In relation to maintenance, Hakala brings up individual components of engines. The CBM data enables Wärtsilä to determine the condition of components that directly affect the engines’ fuel-efficiency.
“In many cases, replacing a component early is a much better option than waiting and letting it wear out, in which case it would make the engine less efficient.”
This might sound like peanuts, but let’s keep in mind the immense size of Carnival’s fleet. Thanks to that, even the smallest of improvements can add up to significant annual savings in fleet operational costs.
Equipped with six Wärtsilä engines, Carnival Dream is one of the 79 ships covered by the agreement. (Image: Wärtsilä)
Three Years of Negotiations
Early on, Carnival Chief Maritime Officer Mr William Burke made it clear to the people at Wärtsilä that he wanted them to ensure a high performance in three aspects: safety, efficiency, and reliability.
In the fast-growing cruise market currently bringing Carnival over 11 million passengers per year, these are all critical advantages worth investing in.
“Out of these, safety is of course non-negotiable,” Hakala explains. “Efficiency, on the other hand, will bring savings in operational costs, while reliability contributes to the impeccable cruise experience for the passengers.”
Certainly, fuel is not the only way for a cruise operator to improve its business. It is the unwritten rule in the cruise business that the schedule must not be disrupted owing to technical reasons: as long as the weather so allows, the ship will arrive at every port according to schedule and will definitely not miss any ports. Otherwise, the customer is not going to be happy, and the business may suffer.
The idea that eventually led to the new partnership was brought up roughly three years ago. Obviously, €900-million deals are not struck overnight. Nor are they done with just anyone.
“In principle, partnerships of such scale are born when the concepts of two companies meet in a way that they can be combined,” says Hakala. “In this case, we both had our own concepts and ideas, but still it took us nearly three years to hone the details of the agreement into a form that satisfied both parties.”

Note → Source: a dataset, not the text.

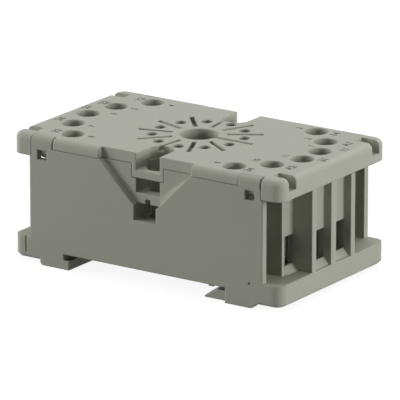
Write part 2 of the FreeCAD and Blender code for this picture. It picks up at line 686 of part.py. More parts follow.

During the past three years, the two corporations had a myriad of meetings, often with twenty or more people on each side of the table. Hakala, who used to work in Miami but is now stationed in Vaasa, says he crossed the Atlantic Ocean at least once practically every month.
One of the most important things contributing to the agreement were mutual trust between the two corporations and a direct, hands-on approach towards the negotiations.
“It was very direct, but always professional,” confirms Hakala. “Direct shots were fired, but always for the benefit of the big picture. They would say, ‘This is not acceptable, and the reasons are X, Y and Z.’ Then we would go and find the solutions to X, Y and Z, after which the negotiations could resume.”
“You need to have a really good relationship to be able to negotiate like that. And I think that’s one of the secrets behind our eventual success.”
Three years of hard work has been concluded, then, and another twelve years are about to follow. It looks like there’s plenty of benefits to reap, but just how big of a harvest is Wärtsilä going to be able to grow eventually?
Who knows, perhaps Industrial PRIME will tell you everything about it in 2029.